A bipartisan pair of House members is asking the head of the Internal Revenue Service about the agency’s plans for implementing a new law that bars federal taxation on restitution for people who have been wrongfully imprisoned.

Reps. John Larson (D-Conn.) and Sam Johnson (R-Texas) had sponsored the Wrongful Convictions Tax Relief Act, which was included in the tax extenders package that was enacted in December. 

{mosads}“With the tax filing season fast approaching, we strongly encourage the IRS to expeditiously implement this legislation,” the congressmen said Tuesday in a letter to IRS Commissioner John Koskinen.
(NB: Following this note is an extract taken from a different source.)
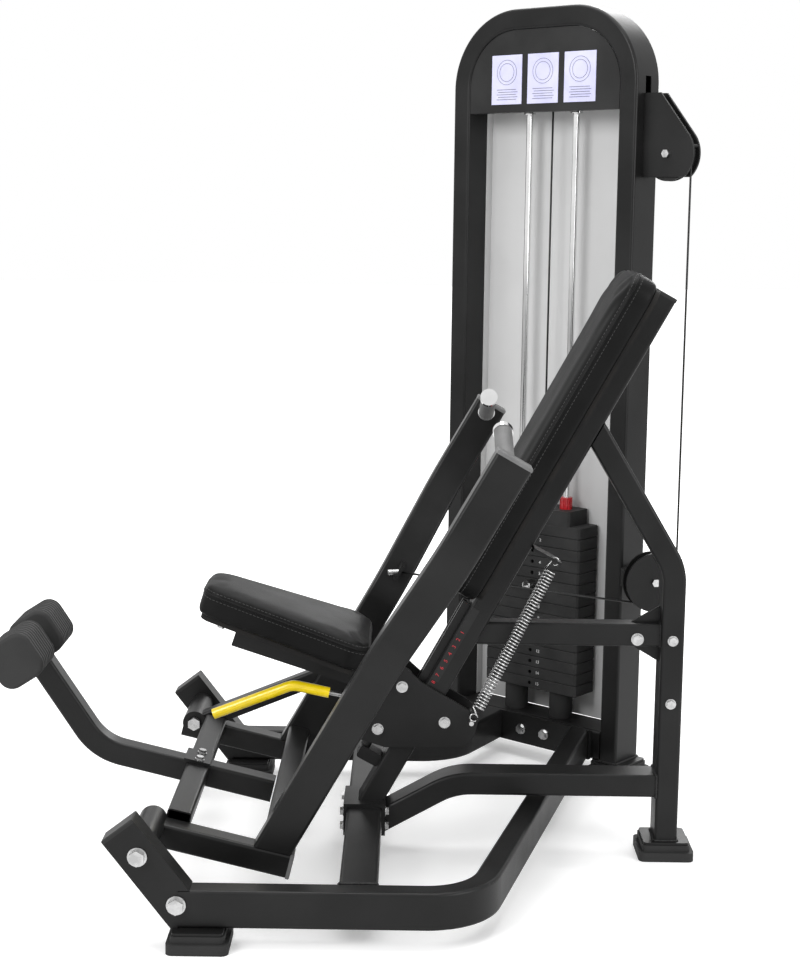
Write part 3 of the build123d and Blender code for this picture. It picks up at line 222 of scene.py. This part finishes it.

The new law allows individuals who receive compensation for wrongful federal or state incarceration to exclude that money from income for federal tax purposes. It also allows exonerated individuals who previously paid taxes on their awards to get their money back if they make a request by December of this year.

The congressmen asked Koskinen how the IRS will communicate the overall change in law and how long it will take to it. The congressmen asked the IRS to respond to their questions by Feb. 1.

In a press conference Tuesday, Johnson said that he and Larson were sending the letter because they “want to make sure that we hold the IRS’s feet to the fire.”

Johnson has personal experience of being imprisoned. He had been accused of being a war criminal in Vietnam and was held in Hanoi for almost seven years.

Larson said the new law is “simply common sense” for those who were wrongly convicted. “Least of what they deserve is to be further put upon by their country and taxed,” he said.

Larson and Johnson were accompanied at the press conference by wrongfully convicted people they are bringing to Tuesday night’s State of the Union address.

Johnson’s guest is Michael Morton of Texas, who had been convicted of killing his wife and spent almost 25 years in prison before his release and exoneration in 2011 due to DNA evidence.

“We’re here today because we want to set things right,” Morton said. While it had been the practice of the IRS not to tax restitution prior to the law’s enactment, that could have changed on a whim, he said.

Larson’s guest is James Tillman of Connecticut, who had been convicted of rape and kidnapping and spent 18years in prison until he was exonerated by DNA evidence in 2006. 

 

Tillman said he was “joyful to be here.”